Certain of these features ease basic syntactic interaction with asynchronous APIs — similar to the use of “smart pointers” for managing AddRef/Release in COM programming. However, I’ve always considered the overall approach of trying to hide asynchrony as often dangerous and mostly ill-advised. There are a few underlying reasons that show up over and over again in actual usage.

  • Lack of isolation leads to problems. Although these techniques are often demonstrated in terms of an isolated computation, this technique is frequently used in situations where the program needs to publish status and incremental progress out of the computation to other parts of the program — for example to let the user know that progress is being made and publish partial results to the UI. Alternatively, you want the asynchronous processing to be impacted by changes in state that occur outside the computation — for example, the user has taken some action that impacts what the program was trying to accomplish and the action might need to be restarted or canceled. The pseudo-sequential computation needs to be ready for its world state to have changed significantly whenever execution restarts even though there is little in the literal coding of the pseudo-sequential routine that makes this obvious. In fact, the code is specifically designed so it is not obvious. So it is easy to make mistakes and the code that is easy to write is also easy to misunderstand. This is very similar to the challenges that unexpected reentrancy introduces in Windows applications. Surprising changes in global state occur when making innocuous looking calls.
  • Isolation leads to problems. Long-lived state is hidden inside the routine. Although the routine is written as if the code executes sequentially, in fact the intermediate state of the computation is really long-lived program state. In almost all cases, it is good practice to make this long-lived state explicit and explicitly managed so it is in some way accessible to the rest of the program. Simply put, the program should know what the heck it’s doing.
  • These async operations are often expensive operations, either in latency or other resources. This typically leads to a desire to share or otherwise optimize them. Writing them as independent isolated routines tends to make sharing and optimization more difficult.

More generally, introducing asynchrony often requires explicitly dealing with issues of overall resource management and flow control through the asynchronous processing, neither of which is addressed by representing the computation in pseudo-sequential form.

This post about the networking infrastructure inside the Google Chrome browser provides a great concrete example of the motivations behind these arguments. A key part of the browser infrastructure involves asynchronously fetching resources (HTML, CSS, images). This involves a number of asynchronous steps to check the local resource cache, resolve the domain address, establish a TCP connection, optionally negotiate an SSL connection, make a resource request and then process the response.
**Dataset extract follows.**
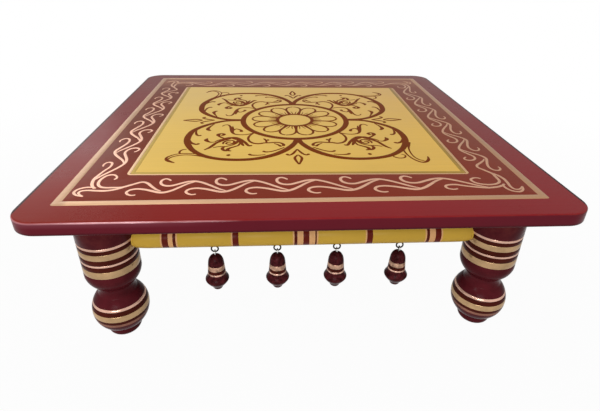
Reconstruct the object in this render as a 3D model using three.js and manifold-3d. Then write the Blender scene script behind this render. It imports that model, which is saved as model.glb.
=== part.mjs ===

Inside Chrome, each of these stages are broken apart and can be independently optimized (e.g. the browser may speculatively launch a DNS resolve request when the user hovers over a link in order to reduce the end-to-end perceived latency if the user does end up clicking on the link). Or it may reorder the priorities of a set of resource requests once the connection has been established based on user actions that have occurred in the meantime — e.g. the user has switched to a different tab in the browser. In general, the approach is to treat each asynchronous completion event as an action to be processed based on the current state of the application — not so different from the challenges in building an event-driven user interface. By writing this in a way where the application can “look around” when an event completes, it is more straightforward to introduce additional intelligence as well as making the long-lived intermediate state of the computation explicit. If each request was written as a tightly bound set of continuations, it would be much more difficult to extend in this way.

This may not be true for every asynchronous computation you need to execute, but it is certainly true for the key elements of a program’s architecture. In many ways, the trade-offs here seem similar to those involved in whether to invest in a robust loose coupling for model and view or to build an easier-to-write but more difficult-to-optimize tightly bound coupling. The loose coupling requires more initial infrastructure but the dividends almost always pay off for any long-lived complex application. In the examples described in the Chrome post, it was straightforward to implement optimizations like pre-warming of DNS lookups, re-using of TCP connections, re-prioritizing of requests, etc. because each of these stages were cleanly isolated and the state that was being maintained was clearly structured and explicit. This flexibility is a consequence of the loose coupling built into the approach. It was not an accident of the architecture — it was core to the intended design.

Many asynchronous computations end up looking like a sequence of macro-state transitions interspersed with micro-state transitions — e.g. processing a response might require multiple asynchronous reads before enough data is available to process while the macro state remains “Reading Response”. However, it is easier to gracefully manage the state of these micro transitions if you’ve identified the major independent and loosely coupled major stages with the valuable resources and state that they manage.